Merkel sees a common denominator in both the opt-in and immediate deferrals approaches. Both approaches, he says, recognize that rare ecosystems need to be protected. “The question is now — how can we work through the process?”
More than just deferrals
For Khelsilem, old-growth deferrals are just the first step in a much bigger need shift for forestry. He wants to see the province transform its forest industry to align with the United Nations Declaration on the Rights of Indigenous Peoples.
That’s something that First Nations communities, organizations and the First Nations Forest Council have long called for. For Khelsilem, it would mean amending the Forest Act, redesigning tenures and revenue sharing, and ensuring that First Nations are statutory decision makers over harvesting in their territories.
In 2019, the B.C. government passed the Declaration on the Rights of Indigenous Peoples Act in order to bring its laws and policies into line with UNDRIP.
This legislation confers the right for Indigenous Peoples to “own, use, develop and control” their territories and resources. It also means that Indigenous people have the right to conserve and protect the environment and the productive capacity of their territories.
That’s not what’s happening on the ground, says Phillip.
“The Trudeau and the Horgan government are long on rhetoric and short on substance when it comes to implementing the principles of UNDRIP when it comes to Indigenous jurisdiction over land,” said Stewart. “That’s what the battle is about — jurisdiction.”
For Wayne Christian of Splatsin First Nation, deferrals are an intermediary step to allow for those larger conversations around decision-making.
“We need deferrals so that we can sit down with the province, and say, this is how we want to manage this area with, in this case, the Crown, and this is how we want to do it,” Christian says.
This doesn’t mean shutting down logging altogether, says Christian, though it might mean getting less revenue from the forest to maintain biodiversity.
Six years ago, the BC First Nations Forestry Council presented six goals to bring B.C.’s forest industry in line with UNDRIP. The first of those goals — shared governance — is just one of the objectives the province has failed to implement, says Charlene Higgins, chief executive officer of the BC First Nations Forestry Council.
That failure became particularly apparent through the province’s recent plans to modernize forestry. The province offered a one-month engagement period for First Nations to weigh in during the summer.
The BC First Nations Forestry Council requested that the engagement period be extended until the end of the year.
The province’s plan is based on an “Intentions Paper” that was developed without consulting or engaging First Nations, says Higgins.
While the paper addresses one of the Council’s goals — tenure reform — Higgins says it misses other elements like legislative reform and fails to address First Nations’ requests to have a say in how much harvesting occurs in their territories under the timber supply review process.

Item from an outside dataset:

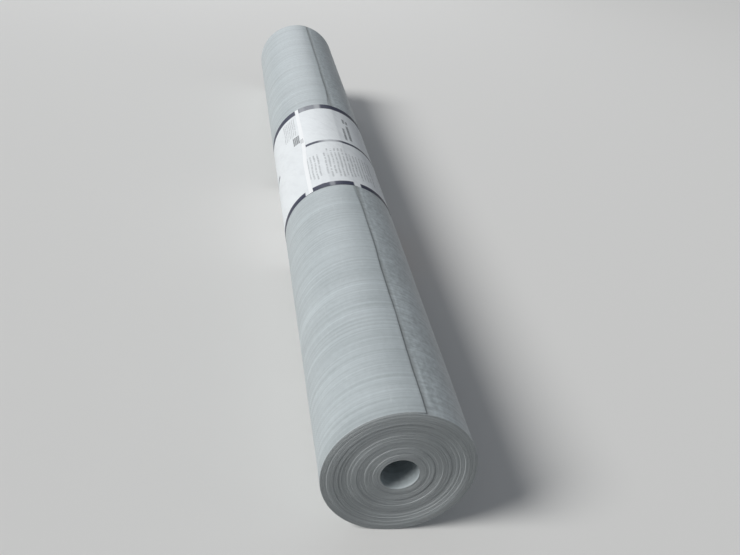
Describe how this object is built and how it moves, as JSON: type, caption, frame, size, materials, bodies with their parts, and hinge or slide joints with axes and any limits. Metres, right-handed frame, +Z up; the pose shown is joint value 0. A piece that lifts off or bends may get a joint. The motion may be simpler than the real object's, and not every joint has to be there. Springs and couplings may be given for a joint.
{
  "type": "roll of synthetic roofing underlayment",
  "caption": "Long roll of silver-grey synthetic roofing underlayment with an open bore, its tail lying along the top and a white printed band wrapped round the middle.",
  "frame": {"origin": "on the floor below the middle of the roll, at the bottom centre of its box", "axes": "+X along the roll, away from the end that lies nearer in the picture; +Y to the picture's left; +Z up"},
  "size_m": [1.2204, 0.1527, 0.1533],
  "materials": {
    "underlayment": "satin coating over a fine plastic weave",
    "label": "white coated paper with navy edge stripes, small grey print and a plain orange block"
  },
  "bodies": {
    "root": {"wound_roll": "underlayment", "label_band": "label"}
  },
  "joints": []
}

“We’ve got a government that is still making changes to forest policy and practices without the meaningful involvement and input of First Nations,” says Higgins.

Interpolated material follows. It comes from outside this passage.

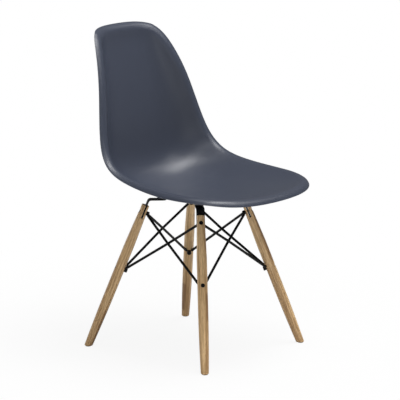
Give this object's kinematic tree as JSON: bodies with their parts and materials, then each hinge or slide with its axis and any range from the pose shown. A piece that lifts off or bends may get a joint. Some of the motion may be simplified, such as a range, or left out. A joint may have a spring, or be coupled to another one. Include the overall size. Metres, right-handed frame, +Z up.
{
  "type": "side chair",
  "caption": "Side chair with a one-piece moulded plastic shell on splayed turned wooden legs, braced by black steel wires.",
  "frame": {"origin": "on the floor under the middle of the chair's bounding box", "axes": "+Z up, the sitter faces -Y, the sitter's right is -X"},
  "size_m": [0.4548, 0.5391, 0.7997],
  "materials": {
    "shell_plastic": "satin moulded slate grey, fine grain",
    "insert_brass": "turned",
    "screw_steel": "black oxide",
    "wire_steel": "black powder coat",
    "bolt_steel": "black oxide",
    "nut_steel": "black powder coat",
    "spacer_rubber": "black moulded rubber",
    "strap_steel": "black powder coat",
    "leg_wood": "light tan beech, clear satin lacquer",
    "glide_nylon": "translucent nylon"
  },
  "bodies": {
    "root": {"seat_shell": "shell_plastic", "threaded_inserts": "insert_brass", "mount_screws": "screw_steel", "brace_wire_front_a": "wire_steel", "brace_wire_front_b": "wire_steel", "brace_wire_left_a": "wire_steel", "brace_wire_left_b": "wire_steel", "brace_wire_rear_a": "wire_steel", "brace_wire_rear_b": "wire_steel", "brace_wire_right_a": "wire_steel", "brace_wire_right_b": "wire_steel", "upper_leg_bolts": "bolt_steel", "upper_weld_nuts": "nut_steel", "lower_leg_bolts": "bolt_steel", "lower_weld_nuts": "nut_steel", "rubber_spacer_front_right": "spacer_rubber", "strap_front_right": "strap_steel", "leg_front_right": "leg_wood", "glide_front_right": "glide_nylon", "rubber_spacer_front_left": "spacer_rubber", "strap_front_left": "strap_steel", "leg_front_left": "leg_wood", "glide_front_left": "glide_nylon", "rubber_spacer_rear_left": "spacer_rubber", "strap_rear_left": "strap_steel", "leg_rear_left": "leg_wood", "glide_rear_left": "glide_nylon", "rubber_spacer_rear_right": "spacer_rubber", "strap_rear_right": "strap_steel", "leg_rear_right": "leg_wood", "glide_rear_right": "glide_nylon"}
  },
  "joints": []
}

While the province is providing substantial engagement opportunities to some nations, Higgins adds, that’s not true across the board.
‘It boils down to our law around harvesting’
Members of the Wilp Git’luuhl’um’hetxwit, a house group of the Gitxsan Nation, aren’t waiting any longer.
Last winter, Wilp Git’luuhl’um’hetxwit spokesperson Denzel Sutherland-Wilson discovered three massive old-growth cedars lying freshly cut on the forest floor near Date Creek Forest Service Road, in a neighbouring Wilp’s Lax’yip (territory).
The fallen stumps punctuated a strip of clearcut leading up to them, where hemlock and other, less-valuable wood was piled up to get hauled away over the coming year. The old cedars, however, disappeared the next day. Sutherland-Wilson loaded the stumps into his four-wheeler and hauled them back to his community to show what was happening nearby.
“People were devastated, but they weren’t surprised,” he says.
When Sutherland-Wilson finally got access to B.C.’s five-year forestry plan, he saw an expanse of roads planned throughout the territory, indicating the logging activity yet to come.
“That was honestly the catalyst for me,” Sutherland-Wilson says. “They’re making all these plans for our territory without even making anyone aware or involving anyone in any planning.”
This spring, members of the Wilp Git’luuhl’um’hetxwit set up a checkpoint, reclaiming jurisdiction over who enters the territory. Since then, they’ve followed their own laws when it comes to resource extraction.
“It boils down to our law around harvesting,” Sutherland-Wilson says. “You can’t harvest on someone else’s Lax’yip without their consent. If harvest does happen, you need their consent, and give a portion of what you harvest to the Wilp that you’re harvesting on their Lax’yip.”
Sutherland-Wilson and other members of the Wilp Git’luuhl’um’hetxwit are building cabins to permanently relocate to the region.
The B.C. government has met with the Wilp’s leadership, proposing the possibility of an old-growth moratorium in the territory, Sutherland-Wilson says. But these limited-term moratoriums miss the point, he says.
“They’re like a little bucket they’re trying to throw on a giant fire,” he says. “Ultimately, when it comes down to it, they’re not gonna stop coming for our logs.”
Instead, Wilp Git’luuhl’um’hetxwit is returning to their own legal system on the territory.
“We have a path laid out in front of us, that was the way that our ancestors managed the territory,” Sutherland-Wilson says.
For Grand Chief Phillip, direct action is an appropriate response to the province’s inaction.
“That’s pretty much the only card we have left,” he says. “Occupy the land.”
Reflecting on occupations throughout the decades where nations took back control of their territories and forest operations, Stewart sees continuity in today’s actions. “This fight has been going on for a long time,” he says. “The one heartbreaking factor is that clear-cut logging is going on unabated.
“This issue is not going to go away.”